In fact, the stories of the snails got quite a few of you excited, and netted me quite a few new readers as a result.

To date, I have not delivered on the results of the experiment. I can only apologise. But with these guys being snails and all, nothing is going to happen very fast. So I thank those Misssives Readers who have hung about, for their patience.


Young Frankenstein...
also had some problems with his scientific experiments

The reason there has been no update so far is mainly because no numbered snails have re-appeared in the garden.

No.... something much more terrifying has happened.

The Snails have MUTATED!



The Evidence

For the past week Sonny the dog and the cats have been bringing in gargantuan snail shells. Six in all. These shells are easily five time the mass of the previous snails. They are quite startling.


See pound coin in the middle for scale.

Spookily, none of the shells have contained snails…and today it is my mission to find a monster living snail. Misssy A, my sister, is going to help (i.e: stand behind me with a baseball bat in case one tries to eat me).


Mutation, you say?

Fellow mutant, Dr David Bannerman

How has this mutation happened? It's maybe too early to tell, but here are my theories:

Theory 1:The Mad Scientist Theory
These are actually the returning numbered snails. The yellow paint has made them superhero snails by dint of its chemical properties reacting with their snail juice.

The snails are potential Marvel Comic book heroes who have developed their powers through some kind of chemical reaction just like Peter Parker and Dr David Bannerman.



If it could happen with a spider, then why not a snail?
(Might not be as effective fighting crime though...


Snail Girl: "Fighting crime with slime!"
(I can't believe Stan Lee's not returning my calls)


Theory 2: The Global Warming Theory.
You’ve got to factor the Global warming in. Al Gore says so.

Theory 3: The Revenge Theory.
The snails from last year are now homeless and angry. Destitute snails living a poor existence and bent on revenge have sent their big cousins round to menace me.


An artist's impression of Misssy
being menaced by a killer snail.


Theory 4: The Theory of Natural Selection/ Survival of the Fittest*.
The snails that live in the garden have realised in order to stay in the garden they have to be a match for me and have been pumping iron in readiness for this year’s snail relocation offensive. They may even have used steroids (which is illegal under snail law, btw).


* * * * * * * * *

To date, multiple calls to David Attenborough and Springwatch** are unanswered.

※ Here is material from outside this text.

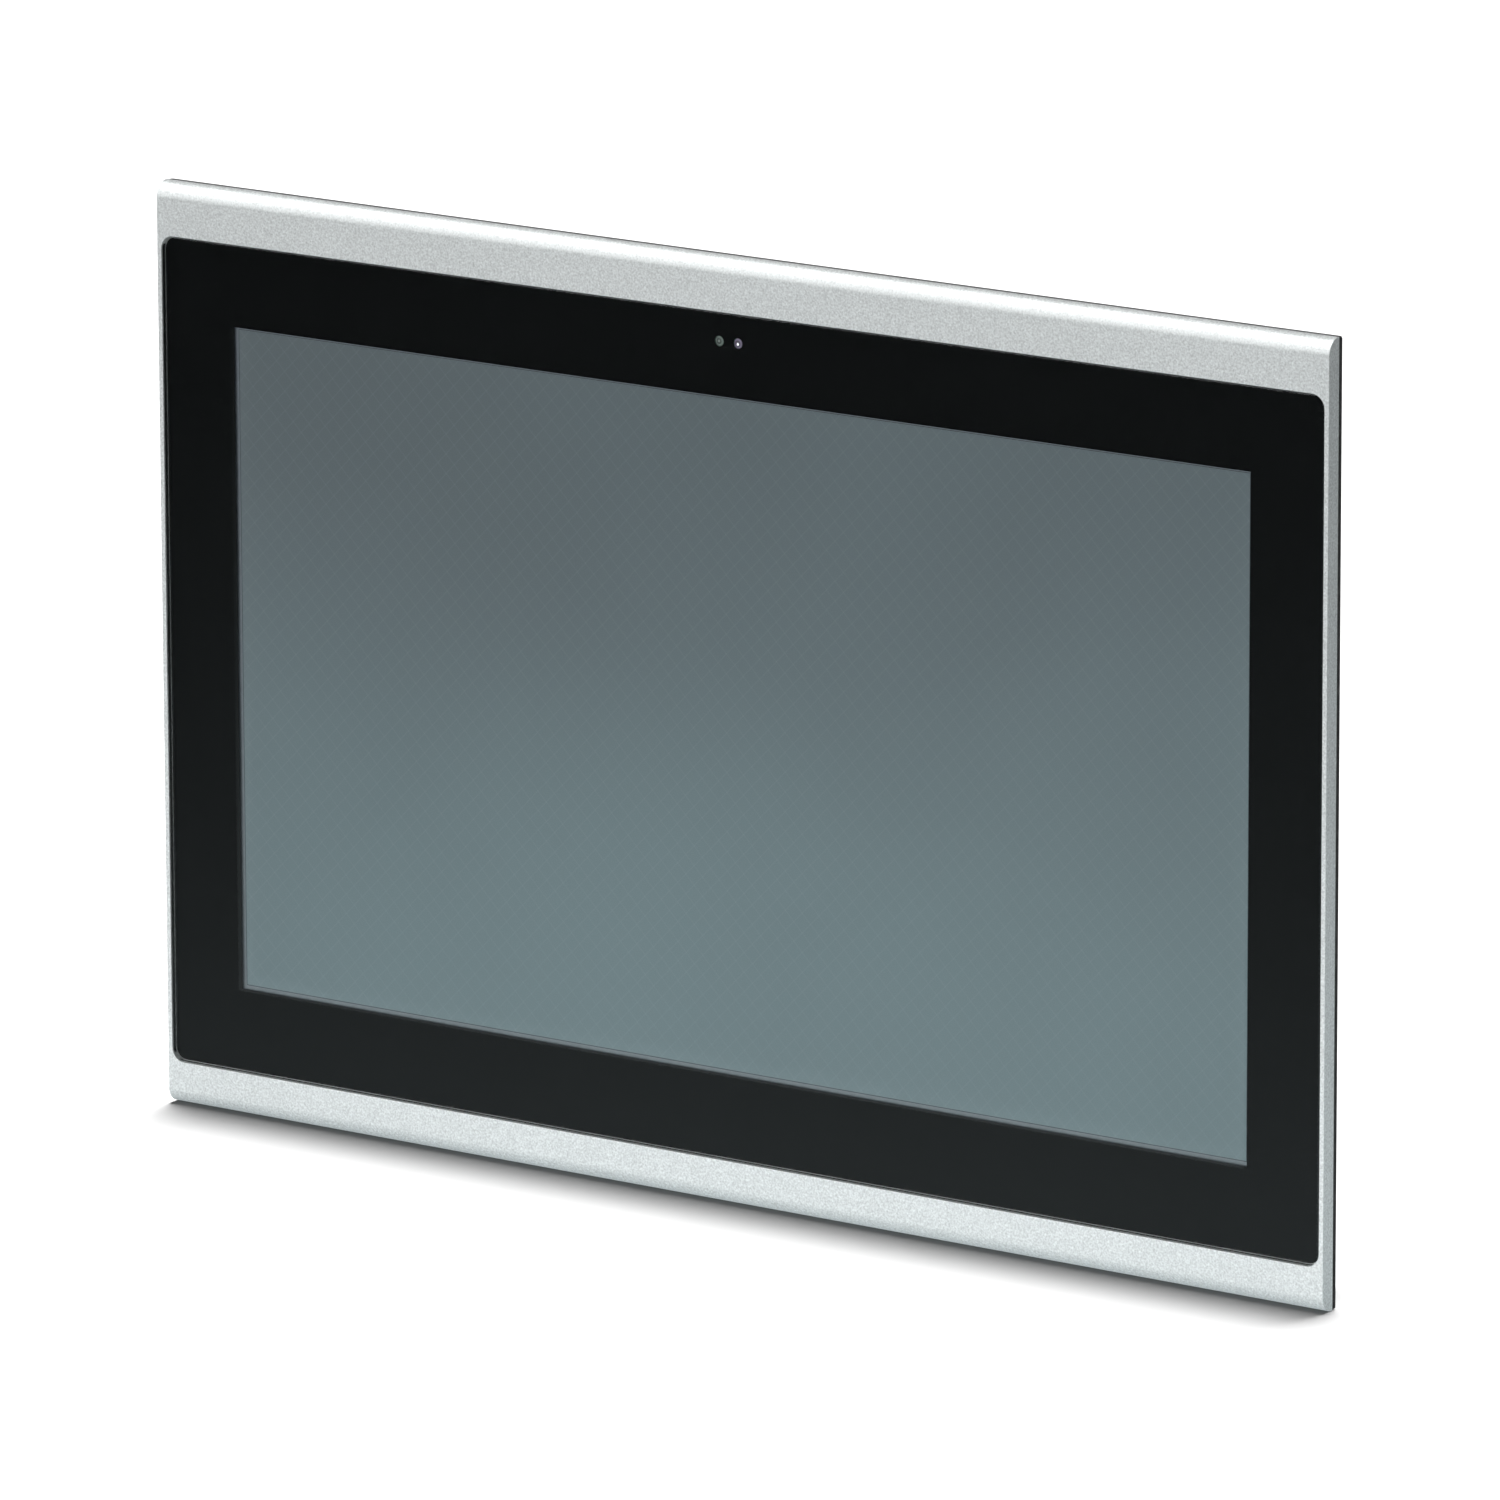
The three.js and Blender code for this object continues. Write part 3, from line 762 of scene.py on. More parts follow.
LAMP_GREEN = Moulded("green_lamp", Slot.CONNECTOR, (0.10, 0.30, 0.09), 0.22, 600, 0.05)
LAMP_AMBER = Moulded("amber_lamp", Slot.CONNECTOR, (0.42, 0.24, 0.05), 0.22, 600, 0.05)
CAN = Metal("capacitor_can", Slot.PLATED, (0.62, 0.63, 0.64), 0.85, 0.3, 1700, (1, 0.05, 1))


# ------------------------------------------------------------------ forms


def arc(centre: Spot, radius: float, start: float, end: float, steps: int = 10) -> Loop:
    """Points on an arc.

    Args:
        centre: the arc's centre.
        radius: its radius.
        start: the angle of the first point, in degrees.
        end: the angle of the last point, in degrees.
        steps: how many chords it has.

    Returns:
        The points, both ends among them.
    """
    angles = [math.radians(start + (end - start) * i / steps) for i in range(steps + 1)]
    return [(centre[0] + radius * math.cos(a), centre[1] + radius * math.sin(a)) for a in angles]


def circle(centre: Spot, radius: float, steps: int = 32) -> Loop:
    """A closed circle."""
    return arc(centre, radius, 0, 360, steps)[:-1]


def rounded(low: Spot, high: Spot, radius: float, steps: int = 10) -> Loop:
    """A rectangle with rounded corners.

    Args:
        low: its low corner.
        high: its high corner.
        radius: the radius of its corners.
        steps: how many chords each corner has.

    Returns:
        The closed outline.
    """
    if radius <= 0:
        return [low, (high[0], low[1]), high, (low[0], high[1])]
    left, right = low[0] + radius, high[0] - radius
    bottom, top = low[1] + radius, high[1] - radius
    corners = [(right, top), (left, top), (left, bottom), (right, bottom)]
    outline: Loop = []
    for i, corner in enumerate(corners):
        outline += arc(corner, radius, 90 * i, 90 * i + 90, steps)
    return outline


def about(width: float, height: float, radius: float, centre: Spot = (0, 0)) -> Loop:
    """A rounded rectangle about a centre."""
    x, z = centre
    return rounded((x - width / 2, z - height / 2), (x + width / 2, z + height / 2), radius)


def linked(name: str, data: bpy.types.ID) -> bpy.types.Object:
    """A new object in the scene.

    Args:
        name: its name.
        data: its mesh, light or camera.

    Returns:
        The object.
    """
    made = bpy.data.objects.new(name, data)
    bpy.context.scene.collection.objects.link(made)
    return made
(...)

* I cannot claim this theory as my own...some bearded bloke called Chas Darwin did that ages ago after riding round the world on a Beagle. He got into trouble with his local minister as well. i don't need that.

** But who wants Bill Oddie in their house, anyway?

8 comments:

Boy said...

A shimpressive (read: Shocking and impressive) post. But you have to try and extrapolate this; How big will they be in a few years? Perhaps it's worth selling your house now before it's destroyed by giant snails!!

Groanin' Jock said...

If your snail-painting exploits have caused the wee beasties to become not so wee beasties, the effect would actually be more reminiscent of the Teenage Mutant Ninja/Hero* Turtles. Spiderman was a man who mutated into a man-spider hybird. But the turtles were turtles who developed in turtle-man hybrids.

God, I really need to get out more.

* Delete as applicable depending on whether you live in a Western European nanny state or anywhere else in the world.

Gorilla Bananas said...

Snail girl! Clever idea, but what would her secret weapon be? She must have a shell on her back with a jet engine. And 78 varieties of slime she can squirt on the bad guys (God knows from what part of her body).

Mr Farty said...

Snail Girl's Achilles Heel would be salt. Or is that just slugs? Do snails even have heels?

Help! Snail Girl! Save me!

...
...
...

Three months later.

"Snail Girl to the res- hello? Anyone?"

Misssy M said...

Boy: I thought at first you were mixing snails up with shrimps...Anyway,yes, the next few years worry me.

Jock: All nerdy help appreciated in the development process of Marvel comic's newest superhero. Meeester has already pointed out that her boobs (although hugely disproportionate) aren't big enough.

Gorilla: I'm thinking also she could have a Shell car that goes at 0.05mph top speed!

Farty: Hehehee! Funny. Yes, always best to have the number of a back up Superhero just in case snail girl encounters some broken eggshell or gravel on her way too.

MZUNGU CHICK said...

I love your 'artist's impression of Misssy being menaced by a killer snail' - it's really very frightening, and I had to turn away in horror.

Spotted a great site you might like about "Giant African Land Snails", and how they make fabulous pets, grow to 20cm in length and can live for several years !

Oh, You're welcome. x

jiminycricket said...

Ha, I just recently posted about slimy intruders as well!
They're up to no good I tells ya!

Misssy M said...

Mzungu: Three more shells brought in by the cats yesterday. Maybe a giant African snail would keep the invaders at bay...

Jiminy: Hello and Welcome to the Misssives. Maybe we could club together and get ourselves a research grant.